I smoke WAY more when I’m drunk. Normally, I’ll have 1 or two cigs a day. When drunk, 10 is more like it.
Also:
When I’m not drunk, I’m a bitch. When I am drunk, I’m a loud bitch. :slight_smile:

Small Clanger, the list is from the novel, Baja Oklahoma by Dan Jenkins. It’s a story about the people that hang out in a small bar in Texas. The list is the stages of drunkeness of the other patrons, as observed by one of the characters. It’s a fun read, I’m sure you’ll enjoy it.

Talkative. My wife figure out when we first started dating that unless she wanted to do all the talking, she needed to ply me with alcohol.

Then I became a diabetic and stopped drinking for a couple years.

Then I became a homebrewer and my tolerance went way up.

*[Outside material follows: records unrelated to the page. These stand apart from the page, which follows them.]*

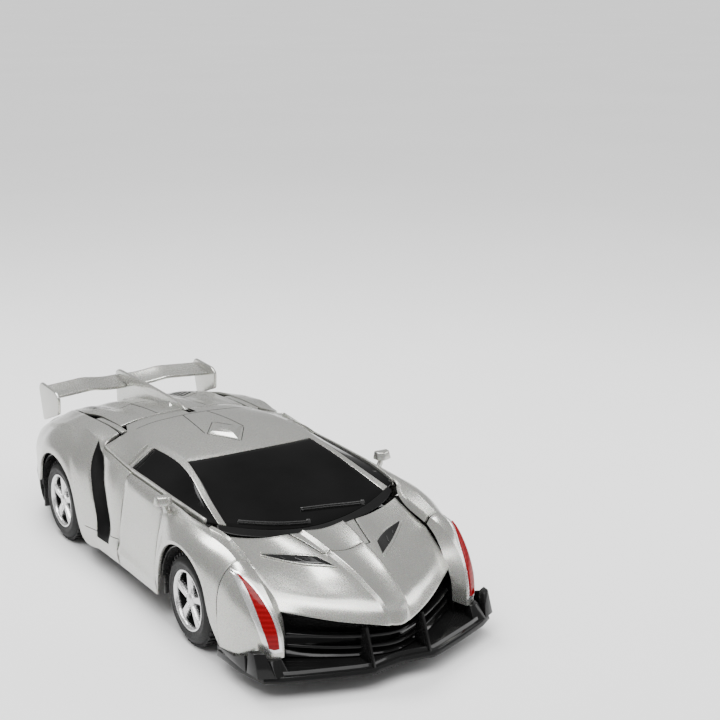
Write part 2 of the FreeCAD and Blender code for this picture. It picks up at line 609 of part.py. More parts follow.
def splitter():
    half = [(0, -136), (14, -138), (30, -132.5), (48, -125.5), (55, -121), (58.6, -104), (58.6, -89.6)]
    back = [(55, -89.6), (51, -102), (30, -110), (0, -115)]
    outline = half + back
    blade = prism_z(outline + [(-x, y) for x, y in reversed(outline) if x > 0], 8.0, 10.6)
    for side in both(prism_x([(-122, 10.2), (-126.5, 10.2), (-121, 22.5), (-116, 24), (-112, 10.2)], 53.2,
                             54.8)):
        blade = blade.fuse(side)
    for side in both(prism_x([(-137.2, 10), (-133, 24), (-130.6, 24), (-131, 10)], 13.0, 15.4)):
        blade = blade.fuse(side.cut(box(-60, 60, -140, -100, 23.0, 30)))
    return blade


def pod_rows():
    """Bodywork round one headlight, bottom row first, inner edge to outer edge."""
    return [
        [(40.6, -114.6, 17.0), (44.5, -119.0, 16.0), (50.5, -116.0, 14.5), (56.5, -104, 12.6),
         (57.6, -90.7, 12.0)],
        [(40.4, -113.0, 26.0), (44.8, -117.5, 26.0), (51.0, -113.0, 25.5), (57.0, -102, 26.0),
         (58.2, -90.7, 27.0)],
        [(40.8, -107.0, 34.2), (45.8, -112.0, 34.0), (51.6, -108.0, 34.0), (56.2, -100, 35.0),
         (57.4, -90.7, 36.0)],
        [(41.8, -99.0, 39.8), (47.0, -103.0, 40.2), (51.8, -100.5, 41.0), (54.4, -96, 41.2),
         (55.4, -90.7, 41.0)],
        [(42.8, -90.9, 42.6), (46.6, -90.8, 43.4), (50.6, -90.7, 44.2), (52.6, -90.7, 44.0),
         (53.4, -90.7, 43.4)],
    ]


def lens_rows():
    return [
        [(45.4, -117.6, 22.5), (49.6, -114.8, 22.5)],
        [(45.9, -116.6, 27.0), (50.8, -112.7, 27.0)],
        [(46.6, -111.6, 34.6), (51.4, -107.8, 34.6)],
        [(47.8, -103.2, 40.4), (51.2, -101.2, 40.8)],
    ]


def chest_frame():
    """Cross member with a gap for the head, hinge ears and forked shoulder brackets."""
    frame = None
    wing = box(13, 39, -106, -100, 12, 32)
    ear = prism_x([(-101, 22), (-101, 35), (-66, 33), (-61, 30), (-61, 25), (-66, 22)], 29, 32)
    fork_low = prism_z([(29.5, -101), (40, -101), (40, -84), (37.6, -82.5), (37.6, -79.5), (32, -79.5),
                        (29.5, -84)],
                       27.0, 29.6)
    fork_top = prism_z([(32, -93), (39, -93), (39, -84), (37.6, -82.5), (37.6, -79.5), (32, -79.5)], 37.9,
                       39.2)
    back = box(31, 39, -101, -96, 27.0, 33).fuse(box(32, 39, -97, -90, 27.0, 38.4))
    pin = rod_z(SHOULDER_X, SHOULDER_Y, SHAFT_R, 28, 38.5)
    for piece in (wing, ear, fork_low, fork_top, back, pin):
        for side in both(piece):
            frame = side if frame is None else frame.fuse(side)
    for side in both(box(11, 15, -118, -104, 12, 20)):
        frame = frame.fuse(side)
    frame = frame.fuse(box(-14, 14, -118, -113.5, 12, 20))
    return frame.cut(rod_x(CHEST_Y, CHEST_Z, SHAFT_R, -40, 40))


def chest():
    save("hood_shell", hood())
    save("nose_grille", grille())
    save("splitter", splitter())
    save("headlight_pods", *both(clip_y(panel(pod_rows(), (0.3, -1, 0.4)), -125, -90.7)))
    save("headlight_lenses", *both(panel(lens_rows(), (0.3, -1, 0.4), 1.5, 0.7)))
    save("chest_frame", chest_frame())
    save("chest_axle", *both(rod_x(CHEST_Y, CHEST_Z, SHAFT_R, 23.4, 32)))


# ---------------------------------------------------------------- arms
def arm_link():
    bar = box(SHOULDER_X - 2.5, SHOULDER_X + 2.5, SHOULDER_Y, ELBOW_Y, ARM_Z0, ARM_Z1)
    for y in (SHOULDER_Y, ELBOW_Y):
        bar = bar.fuse(rod_z(SHOULDER_X, y, 2.9, ARM_Z0, ARM_Z1))
    for y in (SHOULDER_Y, ELBOW_Y):
        bar = bar.cut(rod_z(SHOULDER_X, y, SHAFT_R + RUN, 0, 50))
    return bar


def fender_rows():
    """Front wing and door skin, bottom lip first, one row per station towards the tail."""
    f = FRONT_AXLE_Y
    return [
        [(57.6, -90.1, 12.4), (58.2, -90.1, 27), (57.4, -90.1, 36), (55.4, -90.1, 41.2),
         (53.4, -90.1, 43.6),
         (46.0, -90.1, 43.6)],
        [(58.6, -84.5, 20.4), (58.8, -84.5, 30), (57.8, -84.5, 38), (55.6, -84.5, 43), (53.6, -84.5, 45.2),
         (45.4, -84.5, 44.8)],
        [(59.2, -74, arch_z(-74, f)), (59.2, -74, 41.6), (58.2, -74, 43.4), (56.6, -74, 45.8),
         (54.2, -74, 47.4),
         (45.2, -74, 46.8)],
        [(59.6, -60, arch_z(-60, f)), (59.4, -60, 45.6), (58.4, -60, 46.6), (57.0, -60, 48),
         (54.6, -60, 49.4),
         (48.4, -60, 50.0)],
        [(59.2, -46, arch_z(-46, f)), (59.0, -46, 42.4), (58.0, -46, 44.4), (56.4, -46, 47),
         (54.4, -46, 49.6),
         (51.0, -46, 51.8)],
        [(58.4, -36.2, 26.5), (58.4, -36.2, 32), (57.6, -36.2, 38), (55.8, -36.2, 45), (53.8, -36.2, 49.6),
         (51.4, -36.2, 53.0)],
        [(57.6, -33, 12.8), (58.4, -33, 24), (57.6, -33, 35), (55.6, -33, 44), (53.6, -33, 49.4),
         (51.4, -33, 53.2)],
        [(57.4, -14, 12.4), (58.0, -14, 22), (56.4, -14, 36), (54.8, -14, 43), (53.4, -14, 48.6),
         (51.4, -14, 53.6)],
        [(57.2, 8.0, 12.0), (57.6, 8.0, 22), (55.6, 8.0, 36.5), (54.2, 8.0, 42.5), (52.8, 8.0, 48.6),
         (51.4, 8.0, 53.8)],
    ]


def wheel_cover():
    """Inner cover of a front wheel with the wheel stub and the forked elbow."""
    f = FRONT_AXLE_Y
    outline = [(f - 21, 12), (f - 21, 34), (f - 14, 40.5), (f + 14, 40.5), (f + 21, 34), (f + 22, 12),
               (f + 8, 9), (f - 8, 9)]
    cover = prism_x(outline, PLATE_IN, PLATE_OUT)
    for z0, z1 in ((26.8, 29.6), (37.9, 39.8)):
        cover = cover.fuse(prism_z([(31.6, -46), (PLATE_OUT, -46), (PLATE_OUT, -38), (31.6, -38)], z0, z1))
    cover = cover.fuse(rod_z(SHOULDER_X, ELBOW_Y, SHAFT_R, 28, 39))
    cover = cover.fuse(rod_x(f, TYRE_R, SHAFT_R, PLATE_IN, 53.5))
    cover = cover.fuse(rod_x(f, TYRE_R, 4.5, PLATE_IN - 1.2, PLATE_IN + 0.5))
    return cover.fuse(box(PLATE_IN, 56.4, -37.4, -36.4, 15, 34))


def mirror():
    stalk = prism_x([(-38.6, 50.6), (-35.4, 50.6), (-35.0, 55.4), (-38.0, 55.4)], 52.6, 55.0)
    shell = prism_z([(51.4, -38.6), (54, -40.4), (58.6, -38.2), (58.4, -35.0), (52.0, -34.6)], 55.0, 58.6)
    return stalk.fuse(shell)


def arms():
    skin = clip_y(panel(fender_rows(), (1, 0, 0.5)), -90.1, 8.0)
    post = mirror().cut(skin)
    for name, turn in (("left", lambda s: s), ("right", flip)):
        save("arm_link_" + name, turn(arm_link()))
        save("fender_door_" + name, turn(skin))
        save("wheel_cover_" + name, turn(wheel_cover()))
        save("mirror_" + name, turn(post))


os.makedirs(PARTS, exist_ok=True)
wheels_and_train()
rear_half()
foot()
torso()
head()
chest()
arms()
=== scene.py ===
import bpy
import bmesh
import json
import math
import numpy as np
from mathutils import Matrix, Vector
from mathutils.bvhtree import BVHTree


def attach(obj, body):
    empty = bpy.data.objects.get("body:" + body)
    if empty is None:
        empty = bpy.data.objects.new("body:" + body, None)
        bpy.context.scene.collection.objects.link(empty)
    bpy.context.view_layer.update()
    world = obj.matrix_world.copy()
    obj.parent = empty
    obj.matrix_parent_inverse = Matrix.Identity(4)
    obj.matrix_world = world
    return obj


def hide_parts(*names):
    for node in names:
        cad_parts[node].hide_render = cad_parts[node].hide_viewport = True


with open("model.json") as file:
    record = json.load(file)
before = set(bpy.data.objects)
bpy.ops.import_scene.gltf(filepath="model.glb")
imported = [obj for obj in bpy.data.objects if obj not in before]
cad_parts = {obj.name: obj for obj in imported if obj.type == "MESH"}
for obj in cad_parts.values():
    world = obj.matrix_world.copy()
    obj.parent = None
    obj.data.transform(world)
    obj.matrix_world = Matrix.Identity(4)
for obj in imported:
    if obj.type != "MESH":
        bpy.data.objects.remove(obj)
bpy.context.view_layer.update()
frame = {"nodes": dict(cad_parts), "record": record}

# All sizes below are millimetres in the CAD frame: +Z up, nose towards -Y, ground at z = 0.
MM = 0.001
SKIN = 1.3
FRONT_AXLE, REAR_AXLE = -60.0, 80.0
TYRE_R = 20.0
ARCH_R = 24.5

# Where the shells end along Y, with a seam between each pair of neighbours.
POD_REAR, WING_FRONT = -90.7, -90.1
WING_REAR, DOOR_FRONT = -33.0, -32.6
DOOR_REAR, QUARTER_FRONT = 8.0, 8.6

# Which way a panel's outside faces.
UP, FORWARD, BACKWARD = (0, 0, 1), (0, -1, 0), (0, 1, 0)

# How many rows of the cabin the screen and the side glass cover.
SCREEN_ROWS, GLASS_ROWS = 3, 4
# The foot's relief starts a little below its sloping face.
RELIEF_LOW = -0.2
# Screws under the car, as (x, y).
SCREWS = ((20, 104), (-20, 104), (34, 50), (-34, 50), (34, 104), (-34, 104))
# Edges that turn by more than this are rounded.
BEVEL_ANGLE = math.radians(48)

# Camera place in mm, how far it looks down and turns in degrees, and its lens on a 36 mm sensor.
CAMERA_PLACE = (-301.59, -576.41, 276.64)
CAMERA_DOWN, CAMERA_TURN, CAMERA_LENS = 15.1, -32.6, 73.9

# Area lamps: name, place in mm, width in mm and power in watts. The sun's direction is not to scale.
LAMPS = (("key", (-420, -330, 760), 560, 3.0), ("side", (620, -260, 330), 420, 2.2),
         ("top", (-40, 340, 760), 460, 7.0))
LAMP_TARGET = (0, 0, 30)
SUN_STRENGTH, SUN_DIRECTION = 3.2, (0.16, 0.34, -1.0)
WORLD_STRENGTH = 0.55
# Half the floor's width.
FLOOR_HALF = 40000


# ---------------------------------------------------------------- materials
def new_material(name):
    """A material with a Principled shader and object coordinates, ready to be wired."""
    mat = bpy.data.materials.new(name)
    mat.use_nodes = True
    tree = mat.node_tree
    tree.nodes.clear()
    out = tree.nodes.new("ShaderNodeOutputMaterial")
    bsdf = tree.nodes.new("ShaderNodeBsdfPrincipled")
    tree.links.new(bsdf.outputs[0], out.inputs[0])
    coords = tree.nodes.new("ShaderNodeTexCoord")
    return mat, tree, bsdf, coords


def noise(tree, coords, scale, detail=3.0):
    """A noise texture laid out in object space."""
    node = tree.nodes.new("ShaderNodeTexNoise")
    node.inputs["Scale"].default_value = scale
    node.inputs["Detail"].default_value = detail
    tree.links.new(coords.outputs["Object"], node.inputs["Vector"])
    return node


def ramp(tree, source, stops):
    """Turns the source into colour by (place, colour) stops."""
    node = tree.nodes.new("ShaderNodeValToRGB")
    while len(node.color_ramp.elements) < len(stops):
        node.color_ramp.elements.new(0.5)
    for element, (place, colour) in zip(node.color_ramp.elements, stops):
        element.position = place
        element.color = (*colour, 1)
    tree.links.new(source, node.inputs[0])
    return node


def add_bump(tree, source, bsdf, strength, depth):
    """Lets a texture roughen the surface, with the depth in millimetres."""
    height = tree.nodes.new("ShaderNodeBump")
    height.inputs["Strength"].default_value = strength
    height.inputs["Distance"].default_value = depth * MM
    tree.links.new(source.outputs["Fac"], height.inputs["Height"])
    tree.links.new(height.outputs[0], bsdf.inputs["Normal"])


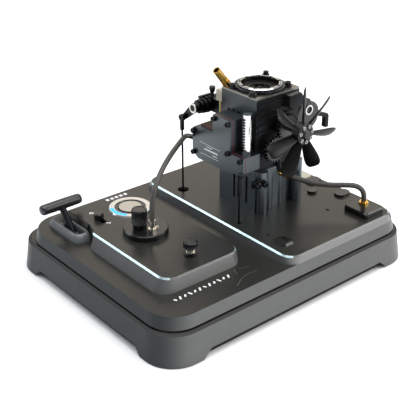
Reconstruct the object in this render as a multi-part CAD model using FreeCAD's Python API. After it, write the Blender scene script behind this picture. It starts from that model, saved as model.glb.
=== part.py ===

Then I got laid off and stopped drinking again.

I go through three stages:

Happy - I love everyone and have this dopey grin plastered on my face.
Horny - way into physical contact, any kind. :wink:
Sleepy - slurred speech, half open eyes, lots of stumbling or walking into things.

Friday, I got to go through all stages thanks to a martini celebration of not getting fired. The extra-fun part was my eyes were still dilated from an eye doctor’s appointment. Is it normal for your eyes to take 8 hours to get back to regular dilation?

I get horny when I drink. Unbelievably horny.